Villa were not complaining though, as they could afford to enjoy the final few minutes of the final. “Game’s over. Nice feeling,” is how Atkinson described it. It was the fourth League Cup win in their history, making them the joint-most successful team in the competition at the time alongside Liverpool, but there was a secondary importance to the win. The result meant that United, who went on to win the Premier League and FA Cup double, were denied an unprecedented domestic treble. They never came that close to doing so ever again.
The next season Villa performed poorly, narrowly avoiding relegation on the final day. Atkinson was shipped off to Turkey that summer as manager Brian Little rang in the changes, guiding the club to fourth place in the table and another League Cup triumph in 1995/96. Aldridge later became Tranmere manager, finally getting them to the final in 2000, where they lost to Leicester City.

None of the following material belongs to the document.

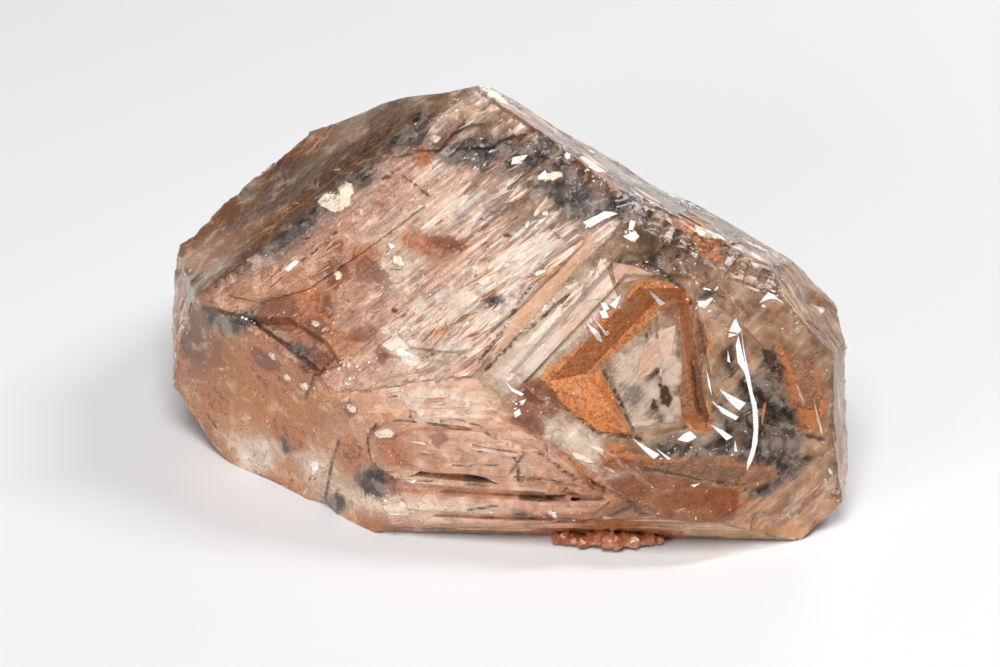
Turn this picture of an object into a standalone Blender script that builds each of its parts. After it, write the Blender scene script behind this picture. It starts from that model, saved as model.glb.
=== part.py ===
"""Window quartz: one squat quartz crystal lying on a flat growth face.

Its corners and edges outgrew its faces, so one face is left as a hollow with stepped walls (the
window), the big upper face is combed by growth steps, and the front is a stack of terraces. All of
it grew as one piece, so it is one solid.

Each flat face is given as a crystallographer would give it: which way it looks, and how far it lies
from the crystal's heart. What is on a face is given in that face's own plane: across it, up it, and
out of it.
"""

from math import pi, radians, sin, sqrt
from random import Random

import bmesh
import bpy
from mathutils import Euler, Matrix, Vector

NAME = "window_quartz_crystal"
MM = 0.001  # every size below is in millimetres

# The heart of the crystal. The finished crystal stands on z = 0, under the middle of its box.
HEART = Vector((0.5, -6.1, 14.0))
ROUGH_BLOCK = 140.0
WORN_EDGE = 0.3

# Bearing: 0 looks to the front (-Y) and 90 to the right (+X). Lift: its tilt above level. Reach: its
# distance from the heart.
FACES = {
    "great_face": (-22, 48, 12.1),
    "window_face": (7, 29, 12.7),
    "terraced_face": (-9, 10, 13.6),
    "brown_face": (-38, -2, 19.0),
    "resting_face": (180, -90, 14.0),
    "long_bevel": (-92, 56, 21.6),
    "left_sliver": (-78, 11, 30.7),
    "fluted_face": (42, 58, 19.4),
    "top_right_band": (112, 60, 20.4),
    "shoulder": (83, 44, 25.7),
    "right_band": (74, 9, 32.6),
    "frosted_corner": (21, 2, 23.1),
    "under_window": (2, -27, 20.4),
    "under_terraces": (-2, -35, 19.1),
    "back_left": (-129, 32, 29.9),
    "back_top_left": (-162, 43, 26.1),
    "back_crown": (-177, 50, 24.2),
    "back_right": (142, 37, 19.4),
    "back_shoulder": (127, 27, 24.5),
    "back_right_side": (104, -6, 30.1),
    "back_face": (170, -5, 25.5),
    "back_left_side": (-107, -11, 33.9),
    "under_left": (-76, -31, 31.6),
    "under_left_front": (-66, -44, 28.6),
    "under_right": (65, -42, 33.0),
    "under_back": (170, -50, 21.5),
}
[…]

Sadly, three of the players involved with the teams that day left us far too early, passing away in their forties. Sealey, who also played in the 1991 final between United and Wednesday, died of a heart-attack at the age of 43 in 2001. Ugo Ehiogu (44), who wasn’t in the matchday squad, suffered the same fate while working as a coach at Tottenham Hotspur in 2017. Perhaps most tragically of all, Dalian Atkinson (48) died after being tasered by police in 2016. A police officer has since been charged with murder in relation to that case.